Another instance was when I met up with some of my brother’s friends in a family association meeting. Because I was more accustomed to using English and Mandarin, I was predominantly using both languages. As a result, my brother’s friends tried to keep up by using loose English, Tagalog and Mandarin with me.
But as one guy said, “Hindi ako bagay sa discussion niyo kasi pa-English English pa kayo.” Loosely translated, that meant that he didn’t want to be part of an all-English discussion because he felt his English wasn’t good enough.
Another big sigh.
Truth of the matter is, after Taiwan, all my Fookien (Chinese dialect used in the Philippines) has already gone down the drain. I could understand half of it, but I cannot speak it. Hence, I had to resort to Mandarin, which I am more at home with. As for my English skills, I haven’t really practiced my Tagalog in Taipei because I didn’t have too many friends from the Philippines. Hence, using it now seems weird and I’m not used to it.

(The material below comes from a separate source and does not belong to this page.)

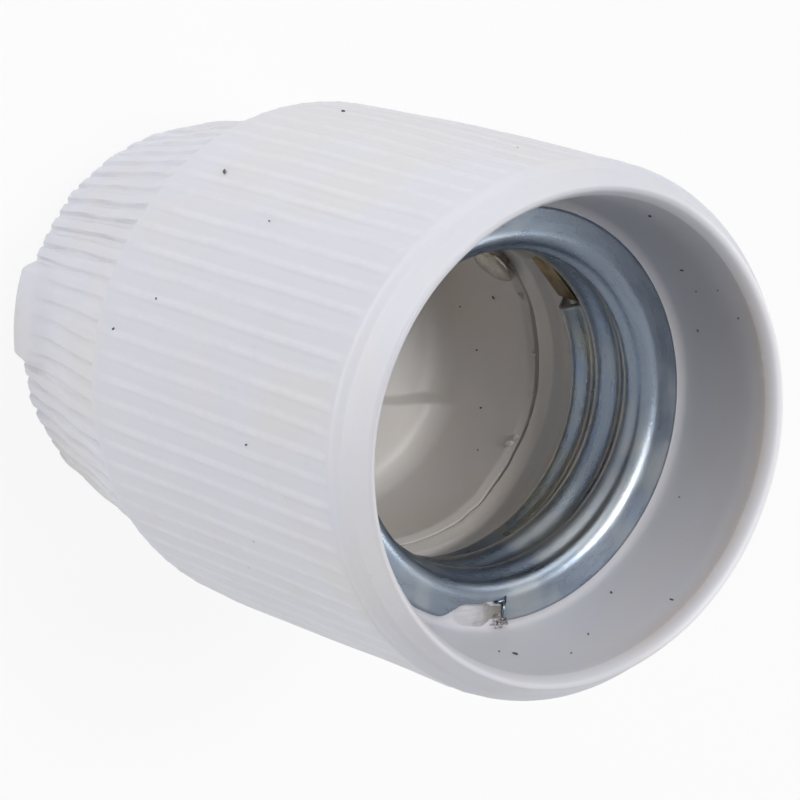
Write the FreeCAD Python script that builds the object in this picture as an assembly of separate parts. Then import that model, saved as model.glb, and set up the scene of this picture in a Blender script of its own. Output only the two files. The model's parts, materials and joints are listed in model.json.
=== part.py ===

Unfortunately, since people here cannot speak in straight Mandarin or English, I come off as a know-it-all. 🙁
Look, it wasn’t my intention to make him or anybody feel left out. But what am I to do? Pretend that I can’t speak Mandarin and English and revert to broken Tagalog and awful Fookien instead?
I can’t really win, can I?
These are just some of the issues I’ve encountered on my stay here.
What’s scary is, it’s only been three days.
It just emphasized the fact that after three years in Taipei, I don’t really belong back home anymore.
Where I am a foreigner in Taipei, I feel like a stranger in Manila as well.
Dusty streets, pollution, dank buildings that need a fresh coat of paint.
People who I don’t really mesh well with because all they have seen is Manila. They’ve been here all their life, and are too close-minded to recognize anyplace else.
Ultimately, where do I belong? Where is home, really?
I guess, this is the question that I need to answer in the next couple of days.
Because I don’t think it’s here or Taipei.